3. Lunch ladies are a major political player.

Formally called the “School Nutrition Association,” the folks who serve school lunch have a lot of political influence. They are, after all, the one’s who are charged with getting kids to eat what is served.

Initially they were on board with the White House’s school lunch reform bill, but today they have become the Healthy, Hunger-Free Kids Act’s most vocal critics, stating it is too restrictive and besides, the kids are just not that into it.

4. Ketchup was once considered a vegetable.

Enter the 1980s, the era of trickle down economics and Ronald Reagan. Reagan made deep cuts and loosened dietary requirements, arguing that the government shouldn’t subsidize meals for children who could afford them. Under new requirements, some condiments could be considered vegetables–including ketchup.

5. Some cafeterias serve actual fast food.

While the condiment rule didn’t last long, it was a catalyst for major change in the type of food served in school cafeterias. Schools began to seek cheaply manufactured food, school lunches became increasingly processed, and some districts even struck deals with fast food franchises like McDonald’s and Chick-fil-A to outsource their meals.

6. There is a starchy food lobby.

And they are pretty touchy. In the 2012 bill, lunches were required to offer twice as many fruits and vegetables, and fewer “starchy vegetables”–AKA French fries.

Some choice words were exchanged.

Kraig R. Naasz, the head of the American Frozen Food Institute, said, “We didn’t find favor with efforts to paint certain vegetables as, for unspecified reasons, less healthy than other vegetables.”

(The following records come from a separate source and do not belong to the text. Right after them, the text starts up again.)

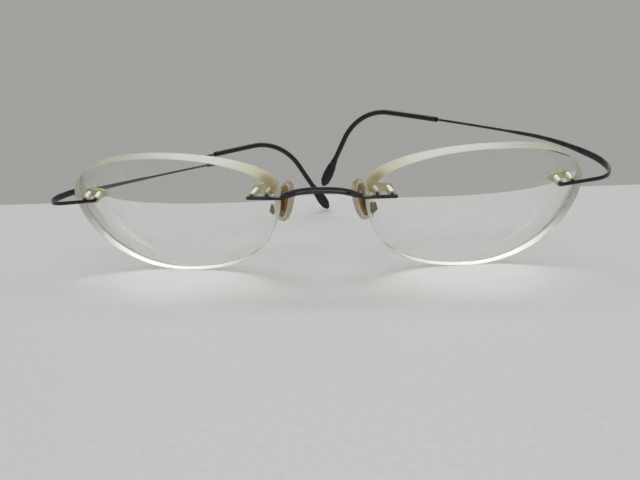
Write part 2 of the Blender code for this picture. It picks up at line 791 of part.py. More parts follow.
clear_scene()
PARTS = collection(OBJECT_NAME)
CUTTERS = collection("cutters")
CUTTERS.hide_render = True
FRAMES = {}
main()
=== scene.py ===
"""Looks for the rimless eyeglasses: lenses, metal strips, sleeves, nose pads, table, lamps and camera."""

import json
import math

import bmesh
import bpy
from mathutils import Matrix, Vector

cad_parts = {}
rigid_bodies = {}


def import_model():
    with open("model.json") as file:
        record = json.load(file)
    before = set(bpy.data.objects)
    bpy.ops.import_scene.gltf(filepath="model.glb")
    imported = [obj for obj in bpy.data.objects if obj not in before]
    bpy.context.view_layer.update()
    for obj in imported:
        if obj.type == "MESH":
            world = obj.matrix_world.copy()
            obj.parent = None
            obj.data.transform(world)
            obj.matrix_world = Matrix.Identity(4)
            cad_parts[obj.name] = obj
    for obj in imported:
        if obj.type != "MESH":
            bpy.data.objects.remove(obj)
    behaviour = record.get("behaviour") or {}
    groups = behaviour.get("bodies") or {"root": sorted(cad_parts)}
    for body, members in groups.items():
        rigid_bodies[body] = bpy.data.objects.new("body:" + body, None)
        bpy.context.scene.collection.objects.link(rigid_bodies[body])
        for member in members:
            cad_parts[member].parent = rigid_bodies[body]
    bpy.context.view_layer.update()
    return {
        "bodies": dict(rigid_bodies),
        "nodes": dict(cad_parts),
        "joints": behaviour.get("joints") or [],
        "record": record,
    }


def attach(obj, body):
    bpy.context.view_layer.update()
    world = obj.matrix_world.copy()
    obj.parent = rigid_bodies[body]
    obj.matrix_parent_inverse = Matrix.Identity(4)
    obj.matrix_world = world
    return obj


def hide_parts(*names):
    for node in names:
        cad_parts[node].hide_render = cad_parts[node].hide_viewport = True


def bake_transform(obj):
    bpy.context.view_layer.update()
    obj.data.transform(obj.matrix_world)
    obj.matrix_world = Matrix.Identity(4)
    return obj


MM = 0.001
SIDES = {"right": -1, "left": 1}
CREASE, SOFT_CREASE = 40, 50

# The assembly's own frame, as the CAD places it
ROOT = Vector((0.0444, -38.2674, -0.0163))

# Front
LENS_CENTRE = (37.0, -6.2, 15.0)
FRONT_TILT, FRONT_WRAP = 18.0, 8.0
OUTLINE_HUB = (2.4, 4.8)
OUTLINE_NASAL, OUTLINE_TEMPORAL = 28.15, 25.15
OUTLINE_BELOW = 20.9
OUTLINE_ABOVE = {"right": 10.8, "left": 11.1}
POWER_NASAL_ABOVE = 1.92
POWER_TEMPORAL_ABOVE = {"right": 2.1, "left": 2.5}
POWER_NASAL_BELOW, POWER_TEMPORAL_BELOW = 2.55, 1.97
FRONT_RADIUS, BACK_RADIUS, CENTRE_THICKNESS = 130.0, 64.0, 3.0
LENS_SEGMENTS = 224
LENS_SHARES = (0.02, 0.08, 0.16, 0.26, 0.36, 0.46, 0.56, 0.66, 0.75, 0.83, 0.9, 0.95, 0.98, 0.994)
EDGE_SHARES = (0.04, 0.2, 0.4, 0.6, 0.8, 0.96)
# The edge's downward faces take a darker, clearer copy of the frosted edge: painted shade
GLASS_SLOT, GROUND_SLOT, SHADED_EDGE_SLOT = 0, 1, 2
SHADED_EDGE_NORMAL = -0.25
HOLE_RADIUS = 0.85
DRILL_DEPTH, DRILL_MIDDLE, DRILL_SEGMENTS = 26, -2.0, 32
PLUG_PROUD = 0.2
NASAL_PINS = {"right": ((-24.0, 5.35), (-20.5, 5.35)), "left": ((-24.0, 5.1), (-20.5, 5.1))}

# Bridge
BRIDGE_REACH, BRIDGE_LIFT = 18.0, 0.45
BRIDGE_ARCH, BRIDGE_ARCH_REACH, BRIDGE_ARCH_POWER = 1.85, 9.8, 2.6
BRIDGE_EASE = 8.0
BRIDGE_END_SIZE, BRIDGE_MIDDLE_SIZE = (0.72, 0.95), (1.5, 0.85)
BRIDGE_TWIST = (9.6, 7.9)
BRIDGE_ROUNDING, BRIDGE_END_CUT = 0.35, 0.92
BRIDGE_END_STATIONS, BRIDGE_STEP = (0.0, 0.04, 0.12, 0.22), 0.3
BRIDGE_SEGMENTS, BRIDGE_SQUARENESS = 88, 4.2
TANGENT_REACH = 0.1
LEDGE_DEPTH, LEDGE_FOOT, LEDGE_TOP = 0.3, -0.1, 0.2
LEDGE_RUN, LEDGE_FADE = 0.2, 2.5

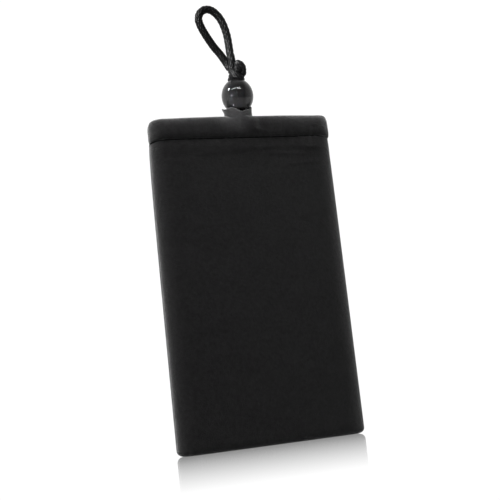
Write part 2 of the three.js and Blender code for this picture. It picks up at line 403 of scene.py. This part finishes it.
def bead_material():
    """Smoky resin: dark through the middle, greyer where the light has less of it to cross."""
    shader = Shader("bead")
    shader.set(Roughness=0.03, IOR=1.38, Transmission_Weight=0.92)
    cloud = shader.noise(160, 3.0, 0.6)
    shader.grade(shader.spread(cloud), (0.019, 0.019, 0.019), (0.034, 0.034, 0.034))
    return shader.material


# ---------------------------------------------------------------- mesh tools

def mesh_object(name, vertices, faces, material):
    mesh = bpy.data.meshes.new(name)
    mesh.from_pydata([tuple(v) for v in vertices], [], faces)
    mesh.validate()
    mesh.materials.append(material)
    mesh.shade_smooth()
    piece = bpy.data.objects.new(name, mesh)
    bpy.context.scene.collection.objects.link(piece)
    return piece


def grid_faces(rows, columns, rows_close=False, columns_close=False):
    faces = []
    for i in range(rows if rows_close else rows - 1):
        for j in range(columns if columns_close else columns - 1):
            row, next_row = i * columns, (i + 1) % rows * columns
            along = (j + 1) % columns
            faces.append((row + j, row + along, next_row + along, next_row + j))
    return faces


def apply_modifier(piece, kind, **settings):
    modifier = piece.modifiers.new(kind.lower(), kind)
    for name, value in settings.items():
        setattr(modifier, name, value)
    bpy.context.view_layer.objects.active = piece
    bpy.ops.object.modifier_apply(modifier=modifier.name)


def smooth_route(points, spacing, closed=False):
    """Evenly spaced points of a Catmull-Rom curve through the given ones."""
    p = [Vector(q) for q in points]
    ends = [p[-1], *p, p[0], p[1]] if closed else [2 * p[0] - p[1], *p, 2 * p[-1] - p[-2]]
    fine = []
    for a, b, c, d in zip(ends, ends[1:], ends[2:], ends[3:]):
        for k in range(CURVE_STEPS):
            t = k / CURVE_STEPS
            fine.append(0.5 * (2 * b + (c - a) * t + (2 * a - 5 * b + 4 * c - d) * t**2
                               + (3 * b - a - 3 * c + d) * t**3))
    fine.append(fine[0] if closed else p[-1])
    lengths = [0.0]
    for a, b in zip(fine, fine[1:]):
        lengths.append(lengths[-1] + (b - a).length)
    count = max(2, round(lengths[-1] / spacing) + 1)
    stations = np.linspace(0, lengths[-1], count)
    columns = [np.interp(stations, lengths, [q[i] for q in fine]) for i in range(3)]
    return [Vector(q) for q in zip(*columns)]


def braid_height(around, along):
    """The pillow of one yarn in a round braid, 0 to 1, at an angle in turns and a length in metres."""
    a = around * YARNS + along / YARN_STEP
    b = around * YARNS - along / YARN_STEP
    over = (math.floor(a) + math.floor(b)) % 2
    long_way, short_way = (a, b) if over else (b, a)
    return math.sin(math.pi * (long_way % 1)) ** 0.45 * math.sin(math.pi * (short_way % 1)) ** 0.9


def dome(ring, tip, outward):
    """Rings that close the cut end of a tube with a low dome."""
    rings = []
    for share in (0.35, 0.7, 0.92):
        turn = share * math.pi / 2
        shrink = math.cos(turn) ** 0.8
        rise = outward * (DOME_RISE * math.sin(turn))
        rings.append([tip + (place - tip) * shrink + rise for place in ring])
    return rings


def tube_rings(points, tangents, radius, sides, braid):
    """Rings of points round a route, without twist, with the braid's yarns raised by braid."""
    side = tangents[0].orthogonal().normalized()
    rings, along = [], 0.0
    for i, (point, tangent) in enumerate(zip(points, tangents)):
        side = (side - tangent * side.dot(tangent)).normalized()
        other = tangent.cross(side)
        if i:
            along += (point - points[i - 1]).length
        ring = []
        for k in range(sides):
            turn = 2 * math.pi * k / sides
            lift = braid * (braid_height(k / sides, along) - BRAID_LEVEL) if braid else 0.0
            ring.append(point + (side * math.cos(turn) + other * math.sin(turn)) * (radius + lift))
        rings.append(ring)
    return rings


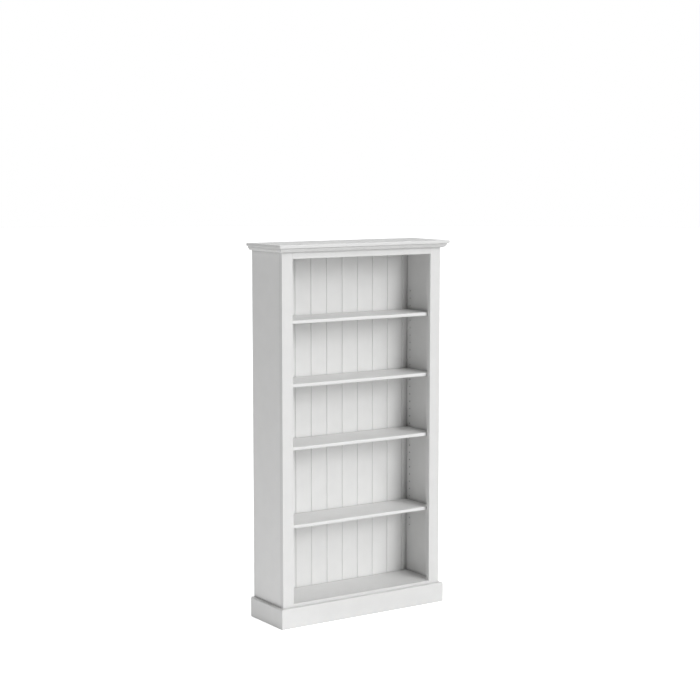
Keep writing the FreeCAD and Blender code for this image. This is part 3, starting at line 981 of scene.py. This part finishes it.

Senator Susan Collins of Maine, the country’s largest producers of potatoes marched into a senate hearing holding a potato in one hand and a head of iceberg lettuce in the other, stating, “My question, Mr. Secretary, is: What does the department have against potatoes?”

6.  Pizza is a vegetable.

Well, sort of. Pizza is hands-down the most popular food sold in public schools. For years, companies marketed pizza as a well-rounded diet, including grains, dairy, and a whole serving of vegetables. The way they pulled it off is by arguing that two tablespoons of tomato sauce required eight tablespoons of tomatoes to make, so therefore was equivalent to eight tablespoons of tomatoes.